**Prompt**. Write out the lines from the top of the material through the line with "# lifts it by half the head's width.", exactly and with nothing added.

>> Begin Stored data

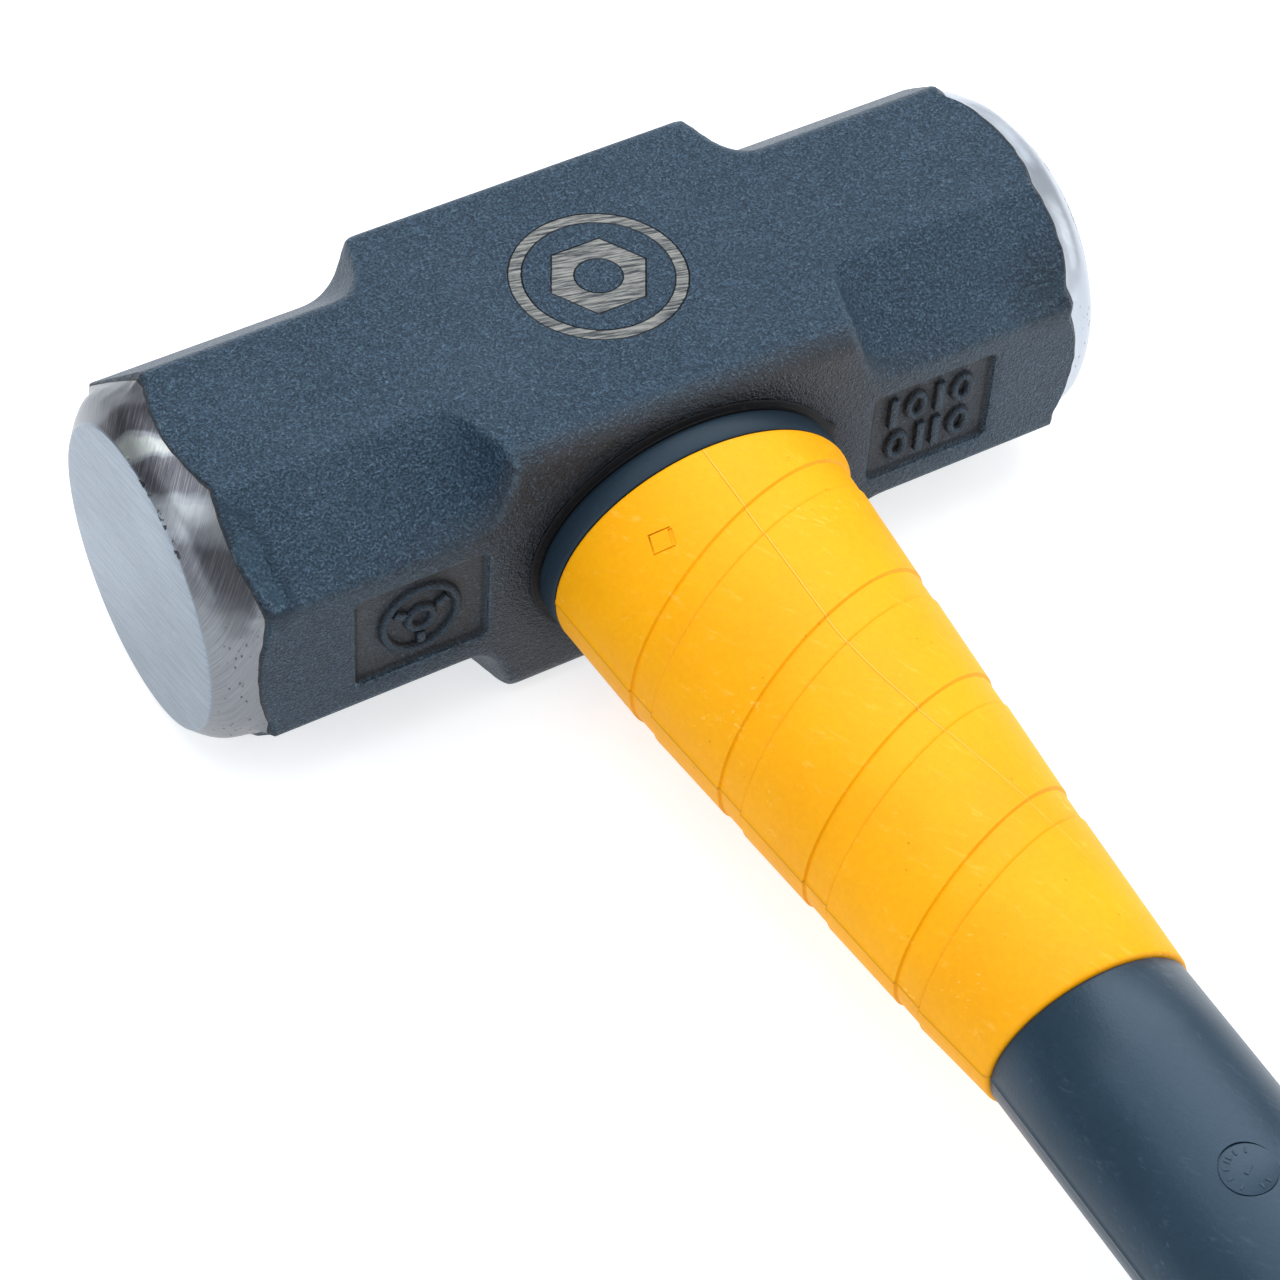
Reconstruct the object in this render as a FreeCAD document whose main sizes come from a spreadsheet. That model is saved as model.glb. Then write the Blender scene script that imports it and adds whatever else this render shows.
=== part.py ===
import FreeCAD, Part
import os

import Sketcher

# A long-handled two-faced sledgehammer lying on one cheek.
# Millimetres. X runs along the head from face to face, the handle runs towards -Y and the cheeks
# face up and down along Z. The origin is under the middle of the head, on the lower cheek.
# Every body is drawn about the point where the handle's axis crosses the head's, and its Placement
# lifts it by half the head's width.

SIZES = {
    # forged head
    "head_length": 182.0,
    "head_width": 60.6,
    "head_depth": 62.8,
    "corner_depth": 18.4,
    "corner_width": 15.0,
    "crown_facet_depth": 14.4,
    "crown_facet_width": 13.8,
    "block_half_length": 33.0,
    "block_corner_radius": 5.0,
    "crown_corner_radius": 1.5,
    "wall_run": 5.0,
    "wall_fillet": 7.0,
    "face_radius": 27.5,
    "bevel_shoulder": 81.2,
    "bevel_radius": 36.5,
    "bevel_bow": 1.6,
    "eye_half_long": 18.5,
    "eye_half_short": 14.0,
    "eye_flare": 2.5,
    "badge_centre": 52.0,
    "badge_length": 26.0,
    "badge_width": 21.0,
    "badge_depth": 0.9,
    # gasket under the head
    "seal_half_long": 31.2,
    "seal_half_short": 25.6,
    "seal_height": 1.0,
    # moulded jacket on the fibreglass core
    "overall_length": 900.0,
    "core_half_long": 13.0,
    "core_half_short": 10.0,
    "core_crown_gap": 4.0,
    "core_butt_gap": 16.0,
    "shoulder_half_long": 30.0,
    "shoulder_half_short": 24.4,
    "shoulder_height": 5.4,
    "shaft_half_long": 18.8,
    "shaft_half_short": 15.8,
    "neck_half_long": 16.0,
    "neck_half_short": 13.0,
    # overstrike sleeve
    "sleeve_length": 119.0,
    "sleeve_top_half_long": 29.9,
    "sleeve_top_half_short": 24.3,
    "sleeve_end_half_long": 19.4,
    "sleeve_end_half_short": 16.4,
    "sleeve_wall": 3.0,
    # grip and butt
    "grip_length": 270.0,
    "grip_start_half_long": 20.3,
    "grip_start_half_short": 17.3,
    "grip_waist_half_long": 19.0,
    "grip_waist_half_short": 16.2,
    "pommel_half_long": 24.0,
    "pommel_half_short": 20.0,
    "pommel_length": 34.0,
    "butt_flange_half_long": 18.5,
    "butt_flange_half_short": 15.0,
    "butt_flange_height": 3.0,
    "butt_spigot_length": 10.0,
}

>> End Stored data

**Expected answer**.
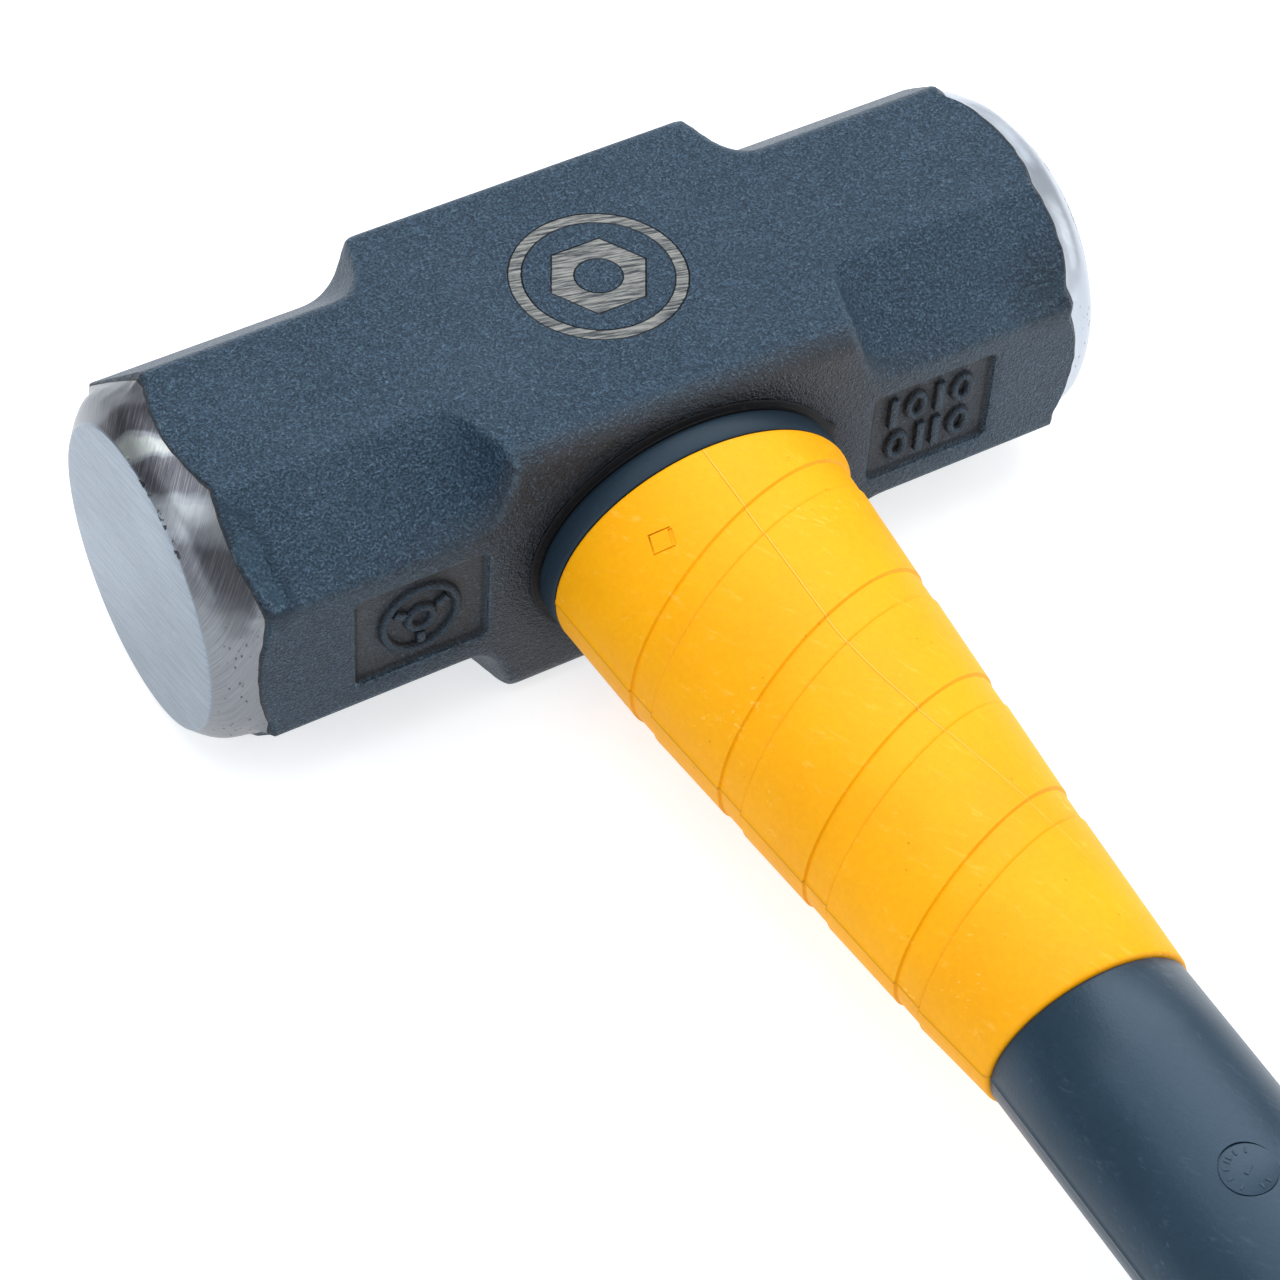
Reconstruct the object in this render as a FreeCAD document whose main sizes come from a spreadsheet. That model is saved as model.glb. Then write the Blender scene script that imports it and adds whatever else this render shows.
=== part.py ===
import FreeCAD, Part
import os

import Sketcher

# A long-handled two-faced sledgehammer lying on one cheek.
# Millimetres. X runs along the head from face to face, the handle runs towards -Y and the cheeks
# face up and down along Z. The origin is under the middle of the head, on the lower cheek.
# Every body is drawn about the point where the handle's axis crosses the head's, and its Placement
# lifts it by half the head's width.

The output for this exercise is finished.